Roasted Butternut Squash and Sage Pasta
Servings
4-6
Ready In:
30-60 minutes
Good For:
Dinner
About this Recipe
Super easy to prepare and incredibly tasty to eat, enjoy the delicious flavors of fall with this creamy Roasted Butternut Squash and Sage Pasta dish!
The perfect entrée to satisfy your craving for fall comfort food!
INGREDIENTS:
- 1 medium Butternut Squash, peeled, seeded, and cut into 1-inch cubes
- 2 Tablespoons Extra Virgin Olive Oil
- Salt and Pepper, to taste
- 12 ounces Penne Pasta (gluten-free, if desired)
- 1 Tablespoon Butter
- 1 small Onion, diced
- 3 Clove Garlic, minced
- 1 Tablespoon Fresh Sage Leaves, chopped, plus a few whole leaves for presentation
- 1/2 cup Parmesan Cheese, grated, plus a few shaved slices for appearance
- 1/4 cup Walnuts, chopped and toasted (optional)
Step 1
Preheat your oven to 400ºF (200ºC). Place the cubed butternut squash on a baking sheet, drizzle with olive oil, and season with salt and pepper. Toss to coast evenly, then spread the squash out in a single layer. Roast in the oven for 25-30 minutes or until the squash is tender and slightly caramelized.
Step 2
While the squash is roasting, cook the pasta according tohe package instructions until al dente. Drain and set aside.
Step 3
In a large pan, melt the butter over medium heat. Add the diced onion and sauté for about 5 minutes until transluvent. Stir in the minced garlic and chopped sage leaves, cooking for an additional 1-2 minutes.
Step 4
Add the roasted butternut squash to the pan with the onion and garlic mixture. Use a fork or potato masher to lightly mash some of the squash, leaving some chunks for texutre. Season with salt and pepper to taste.
Step 5
Add the cooked pasta to the pan of squash and stir until well combined.
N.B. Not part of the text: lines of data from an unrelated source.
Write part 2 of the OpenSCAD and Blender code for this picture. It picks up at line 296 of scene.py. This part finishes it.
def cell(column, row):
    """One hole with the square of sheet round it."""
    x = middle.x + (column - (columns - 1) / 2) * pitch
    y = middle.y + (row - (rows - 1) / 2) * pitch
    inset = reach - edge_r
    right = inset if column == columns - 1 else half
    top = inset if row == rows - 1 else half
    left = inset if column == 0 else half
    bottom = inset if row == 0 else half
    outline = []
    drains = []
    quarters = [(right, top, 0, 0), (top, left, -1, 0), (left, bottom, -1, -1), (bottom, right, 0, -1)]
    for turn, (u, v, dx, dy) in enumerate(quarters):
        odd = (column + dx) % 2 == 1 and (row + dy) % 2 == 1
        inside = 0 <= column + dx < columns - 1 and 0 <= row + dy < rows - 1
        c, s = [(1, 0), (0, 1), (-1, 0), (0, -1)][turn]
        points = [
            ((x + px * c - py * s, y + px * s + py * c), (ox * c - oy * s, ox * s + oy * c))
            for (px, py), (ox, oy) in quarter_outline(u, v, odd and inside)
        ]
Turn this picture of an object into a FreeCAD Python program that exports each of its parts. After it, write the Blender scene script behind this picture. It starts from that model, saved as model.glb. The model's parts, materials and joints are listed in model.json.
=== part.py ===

If needed , add a spalsh of pasta cooking water to help coat the pasta evenly with the squash mixture.
Step 6
Remove the pan from the heat. Sprinkle grated Parmesan cheese over the pasta and stir until melted and evenly distributed.
Step 7
To serve, divide the roasted butternut squash pasta among individual bowls. Sprinkle with toasted walnuts (if using) for added crunch and flavor. Optionally, garnish with a few sage leaves and shaved Parmesan slices for presentation.